# Provided records
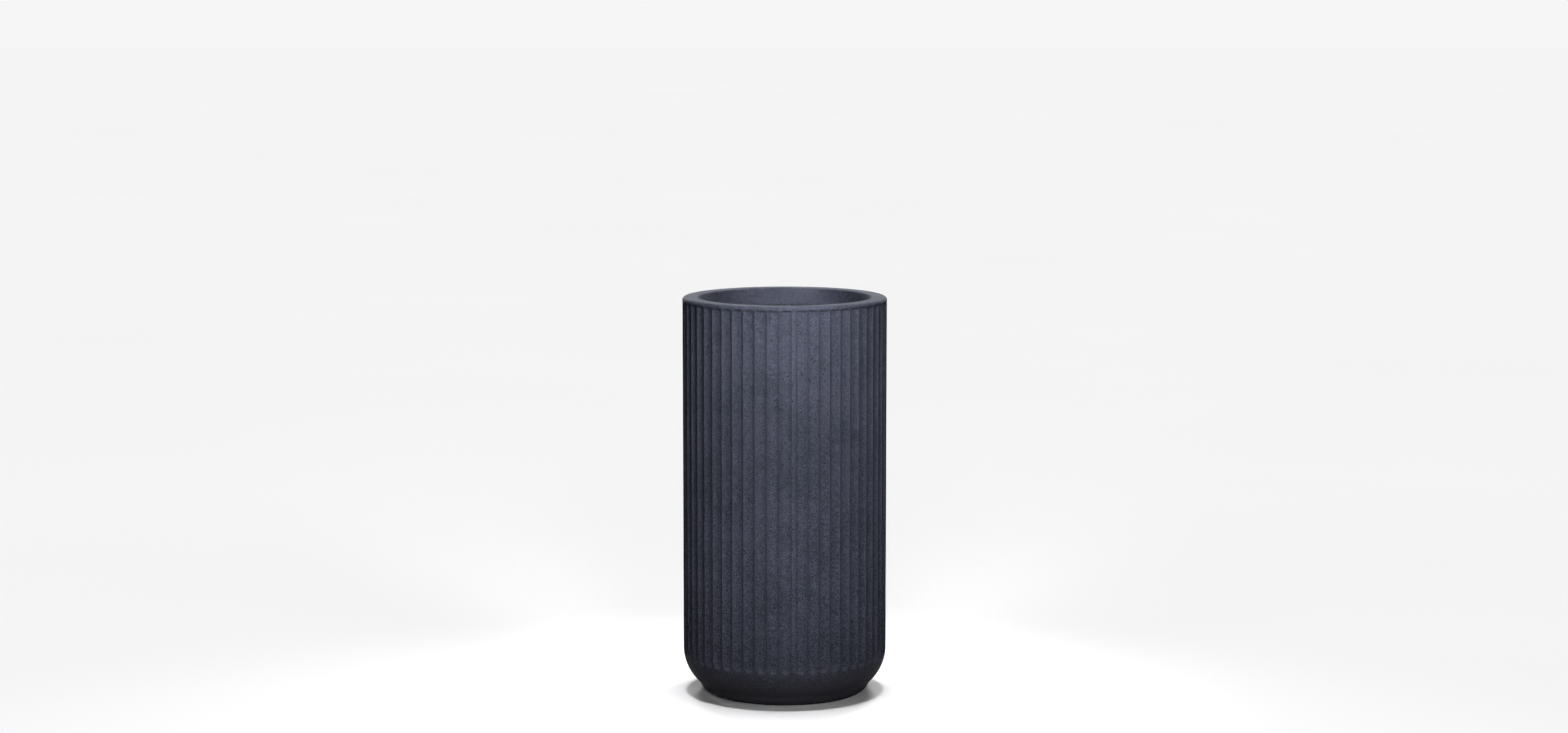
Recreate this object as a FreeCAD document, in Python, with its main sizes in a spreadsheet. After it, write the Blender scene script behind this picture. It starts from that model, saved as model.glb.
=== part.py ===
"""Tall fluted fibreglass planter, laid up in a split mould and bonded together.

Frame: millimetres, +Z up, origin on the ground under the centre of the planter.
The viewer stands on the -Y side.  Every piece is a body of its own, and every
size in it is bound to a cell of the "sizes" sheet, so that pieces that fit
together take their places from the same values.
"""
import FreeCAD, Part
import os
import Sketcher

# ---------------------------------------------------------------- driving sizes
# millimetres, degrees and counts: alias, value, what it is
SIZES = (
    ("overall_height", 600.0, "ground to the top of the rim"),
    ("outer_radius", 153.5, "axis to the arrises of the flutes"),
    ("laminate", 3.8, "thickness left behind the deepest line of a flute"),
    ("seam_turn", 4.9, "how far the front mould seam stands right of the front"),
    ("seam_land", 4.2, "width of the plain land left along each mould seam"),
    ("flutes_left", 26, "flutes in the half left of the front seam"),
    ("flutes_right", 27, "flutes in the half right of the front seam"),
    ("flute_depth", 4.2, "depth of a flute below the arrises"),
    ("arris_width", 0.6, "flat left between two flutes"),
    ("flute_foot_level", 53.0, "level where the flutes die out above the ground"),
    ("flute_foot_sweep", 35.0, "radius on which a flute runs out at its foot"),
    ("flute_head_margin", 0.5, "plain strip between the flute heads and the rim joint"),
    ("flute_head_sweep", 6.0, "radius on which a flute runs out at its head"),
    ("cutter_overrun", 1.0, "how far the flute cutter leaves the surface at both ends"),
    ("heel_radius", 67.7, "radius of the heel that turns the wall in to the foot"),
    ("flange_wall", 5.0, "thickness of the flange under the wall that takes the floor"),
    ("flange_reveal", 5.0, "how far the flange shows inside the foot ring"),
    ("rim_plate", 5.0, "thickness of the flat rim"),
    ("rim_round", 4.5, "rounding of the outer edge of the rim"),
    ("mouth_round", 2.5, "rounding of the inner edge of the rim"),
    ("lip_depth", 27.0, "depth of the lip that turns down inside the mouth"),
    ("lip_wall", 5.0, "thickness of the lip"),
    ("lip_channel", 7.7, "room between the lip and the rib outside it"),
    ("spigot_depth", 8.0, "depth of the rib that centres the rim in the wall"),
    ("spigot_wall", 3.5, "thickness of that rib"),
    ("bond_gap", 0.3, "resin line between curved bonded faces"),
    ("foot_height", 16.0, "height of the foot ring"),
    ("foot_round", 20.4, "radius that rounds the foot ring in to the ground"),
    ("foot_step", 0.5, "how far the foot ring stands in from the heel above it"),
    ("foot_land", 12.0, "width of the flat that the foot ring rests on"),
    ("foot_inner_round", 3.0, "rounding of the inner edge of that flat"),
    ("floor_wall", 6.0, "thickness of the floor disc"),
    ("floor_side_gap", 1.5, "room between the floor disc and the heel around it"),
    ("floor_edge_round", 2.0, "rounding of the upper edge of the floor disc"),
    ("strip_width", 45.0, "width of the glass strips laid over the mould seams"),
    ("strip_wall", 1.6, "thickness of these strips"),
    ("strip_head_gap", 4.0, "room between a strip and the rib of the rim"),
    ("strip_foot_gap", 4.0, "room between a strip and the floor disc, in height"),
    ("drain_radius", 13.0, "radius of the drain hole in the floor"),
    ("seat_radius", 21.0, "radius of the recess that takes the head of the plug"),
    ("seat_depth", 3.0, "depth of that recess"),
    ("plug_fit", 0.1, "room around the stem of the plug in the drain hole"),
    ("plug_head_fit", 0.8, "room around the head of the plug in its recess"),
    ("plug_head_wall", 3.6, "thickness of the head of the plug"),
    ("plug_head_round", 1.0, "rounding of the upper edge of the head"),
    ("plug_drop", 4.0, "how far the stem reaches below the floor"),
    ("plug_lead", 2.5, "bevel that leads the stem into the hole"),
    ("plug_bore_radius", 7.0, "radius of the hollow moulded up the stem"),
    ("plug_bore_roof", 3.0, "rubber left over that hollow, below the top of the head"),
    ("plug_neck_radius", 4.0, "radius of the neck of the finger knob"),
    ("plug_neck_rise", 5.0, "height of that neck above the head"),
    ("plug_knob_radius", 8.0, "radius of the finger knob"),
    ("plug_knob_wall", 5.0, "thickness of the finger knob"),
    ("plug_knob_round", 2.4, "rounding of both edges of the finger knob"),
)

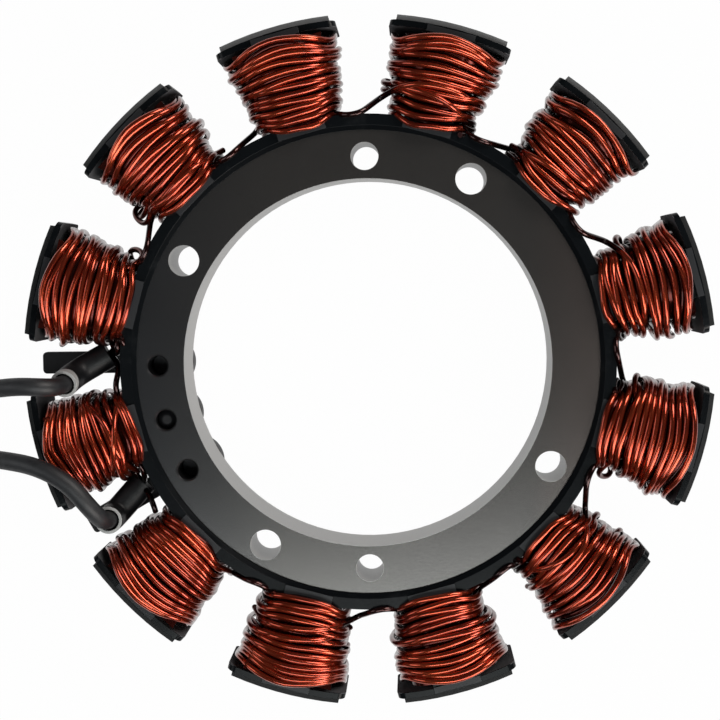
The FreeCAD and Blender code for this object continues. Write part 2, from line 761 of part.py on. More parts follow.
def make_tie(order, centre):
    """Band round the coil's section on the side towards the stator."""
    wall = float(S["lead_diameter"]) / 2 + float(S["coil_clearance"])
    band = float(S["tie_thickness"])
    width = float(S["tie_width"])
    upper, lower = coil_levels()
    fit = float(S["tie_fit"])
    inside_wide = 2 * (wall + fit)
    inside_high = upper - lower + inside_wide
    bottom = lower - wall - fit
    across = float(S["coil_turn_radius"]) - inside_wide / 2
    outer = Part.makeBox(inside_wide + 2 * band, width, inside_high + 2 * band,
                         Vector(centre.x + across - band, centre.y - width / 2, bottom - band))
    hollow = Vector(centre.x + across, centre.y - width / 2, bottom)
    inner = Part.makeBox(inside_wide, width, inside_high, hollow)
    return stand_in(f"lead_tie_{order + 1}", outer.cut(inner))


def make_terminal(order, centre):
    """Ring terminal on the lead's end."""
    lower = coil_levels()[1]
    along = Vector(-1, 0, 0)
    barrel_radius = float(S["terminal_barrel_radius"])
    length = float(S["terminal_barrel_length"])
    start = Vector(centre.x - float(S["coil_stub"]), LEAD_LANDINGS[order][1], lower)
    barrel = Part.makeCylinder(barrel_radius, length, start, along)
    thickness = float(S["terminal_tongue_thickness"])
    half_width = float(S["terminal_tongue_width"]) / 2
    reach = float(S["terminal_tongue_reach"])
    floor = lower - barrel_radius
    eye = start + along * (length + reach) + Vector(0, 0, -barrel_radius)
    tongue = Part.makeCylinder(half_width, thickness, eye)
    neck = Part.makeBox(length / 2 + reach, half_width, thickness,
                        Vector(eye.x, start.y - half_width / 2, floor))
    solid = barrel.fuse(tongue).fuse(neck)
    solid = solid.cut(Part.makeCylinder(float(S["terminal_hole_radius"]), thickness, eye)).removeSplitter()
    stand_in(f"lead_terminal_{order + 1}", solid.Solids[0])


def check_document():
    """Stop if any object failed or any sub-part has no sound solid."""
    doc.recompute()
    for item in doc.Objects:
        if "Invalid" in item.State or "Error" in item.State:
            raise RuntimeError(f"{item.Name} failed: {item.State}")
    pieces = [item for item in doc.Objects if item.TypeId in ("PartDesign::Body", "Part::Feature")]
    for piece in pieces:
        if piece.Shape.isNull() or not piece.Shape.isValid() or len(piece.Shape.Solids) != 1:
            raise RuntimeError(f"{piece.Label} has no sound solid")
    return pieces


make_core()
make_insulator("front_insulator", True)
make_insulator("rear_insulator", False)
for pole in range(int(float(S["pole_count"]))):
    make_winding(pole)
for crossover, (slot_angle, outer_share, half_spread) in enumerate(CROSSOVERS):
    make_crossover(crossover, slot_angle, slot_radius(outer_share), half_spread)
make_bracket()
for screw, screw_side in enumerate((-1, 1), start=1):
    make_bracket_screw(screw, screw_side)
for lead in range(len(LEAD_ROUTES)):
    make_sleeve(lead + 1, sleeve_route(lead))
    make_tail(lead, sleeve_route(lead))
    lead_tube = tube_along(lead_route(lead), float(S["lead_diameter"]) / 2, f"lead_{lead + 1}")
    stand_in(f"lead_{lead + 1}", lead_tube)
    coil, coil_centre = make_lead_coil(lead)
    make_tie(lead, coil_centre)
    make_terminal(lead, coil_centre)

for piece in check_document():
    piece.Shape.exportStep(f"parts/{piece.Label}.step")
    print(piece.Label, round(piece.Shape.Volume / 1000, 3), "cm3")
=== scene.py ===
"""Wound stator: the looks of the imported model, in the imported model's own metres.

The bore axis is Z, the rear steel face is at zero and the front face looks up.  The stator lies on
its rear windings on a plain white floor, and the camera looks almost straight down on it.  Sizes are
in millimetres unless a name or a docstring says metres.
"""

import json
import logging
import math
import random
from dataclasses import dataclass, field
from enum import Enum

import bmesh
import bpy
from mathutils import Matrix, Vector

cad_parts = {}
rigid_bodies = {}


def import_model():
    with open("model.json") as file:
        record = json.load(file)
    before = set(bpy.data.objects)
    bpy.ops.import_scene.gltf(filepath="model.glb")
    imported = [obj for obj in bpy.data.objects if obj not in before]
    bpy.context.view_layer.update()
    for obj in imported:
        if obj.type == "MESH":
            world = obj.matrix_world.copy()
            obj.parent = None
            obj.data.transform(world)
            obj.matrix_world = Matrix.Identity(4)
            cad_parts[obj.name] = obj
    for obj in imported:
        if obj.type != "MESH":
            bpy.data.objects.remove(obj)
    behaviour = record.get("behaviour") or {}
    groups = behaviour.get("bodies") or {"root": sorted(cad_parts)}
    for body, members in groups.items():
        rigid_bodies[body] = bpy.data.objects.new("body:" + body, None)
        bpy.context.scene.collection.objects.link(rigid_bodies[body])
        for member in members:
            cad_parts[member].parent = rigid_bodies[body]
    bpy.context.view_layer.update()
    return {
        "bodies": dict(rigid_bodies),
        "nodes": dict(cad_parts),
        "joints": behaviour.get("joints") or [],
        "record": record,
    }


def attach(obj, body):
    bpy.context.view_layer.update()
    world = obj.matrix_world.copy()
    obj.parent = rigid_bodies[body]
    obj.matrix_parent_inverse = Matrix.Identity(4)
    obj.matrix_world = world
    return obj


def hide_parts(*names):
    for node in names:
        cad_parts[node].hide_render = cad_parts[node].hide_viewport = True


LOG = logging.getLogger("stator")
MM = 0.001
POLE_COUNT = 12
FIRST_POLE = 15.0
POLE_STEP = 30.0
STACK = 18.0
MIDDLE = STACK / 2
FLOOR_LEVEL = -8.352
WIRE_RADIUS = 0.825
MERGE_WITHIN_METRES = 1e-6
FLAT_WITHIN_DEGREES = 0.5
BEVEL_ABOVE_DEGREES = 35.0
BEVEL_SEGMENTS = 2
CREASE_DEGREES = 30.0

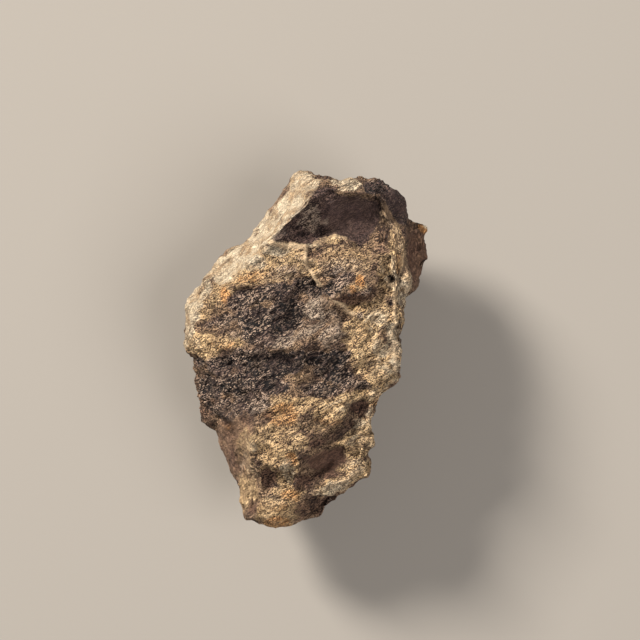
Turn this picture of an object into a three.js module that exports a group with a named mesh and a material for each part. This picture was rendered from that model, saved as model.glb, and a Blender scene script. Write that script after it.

# Problem details
Begin at the top of the records above and quote each line exactly, ending with the line that contains "import Sketcher".

# Solution below
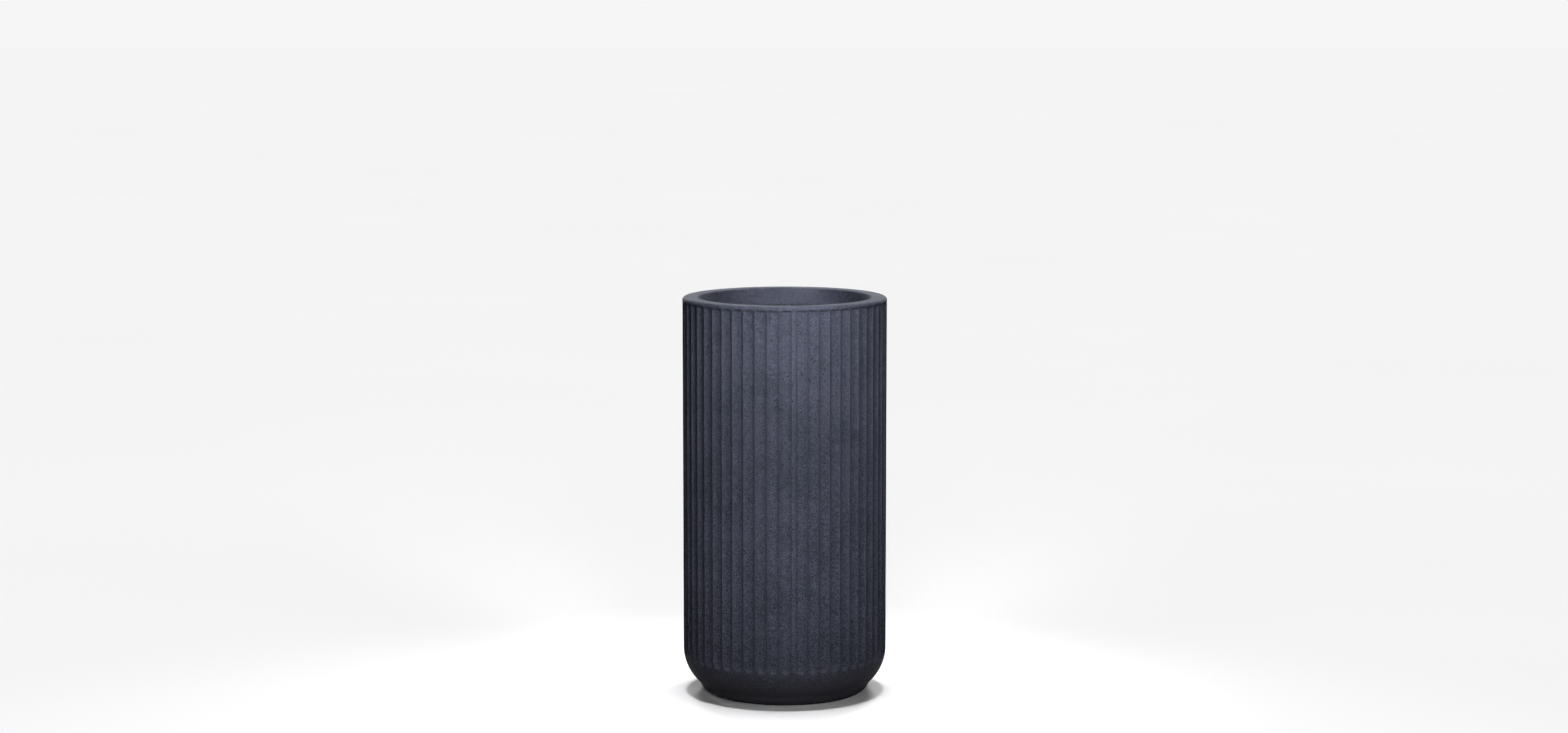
Recreate this object as a FreeCAD document, in Python, with its main sizes in a spreadsheet. After it, write the Blender scene script behind this picture. It starts from that model, saved as model.glb.
=== part.py ===
"""Tall fluted fibreglass planter, laid up in a split mould and bonded together.

Frame: millimetres, +Z up, origin on the ground under the centre of the planter.
The viewer stands on the -Y side.  Every piece is a body of its own, and every
size in it is bound to a cell of the "sizes" sheet, so that pieces that fit
together take their places from the same values.
"""
import FreeCAD, Part
import os
import Sketcher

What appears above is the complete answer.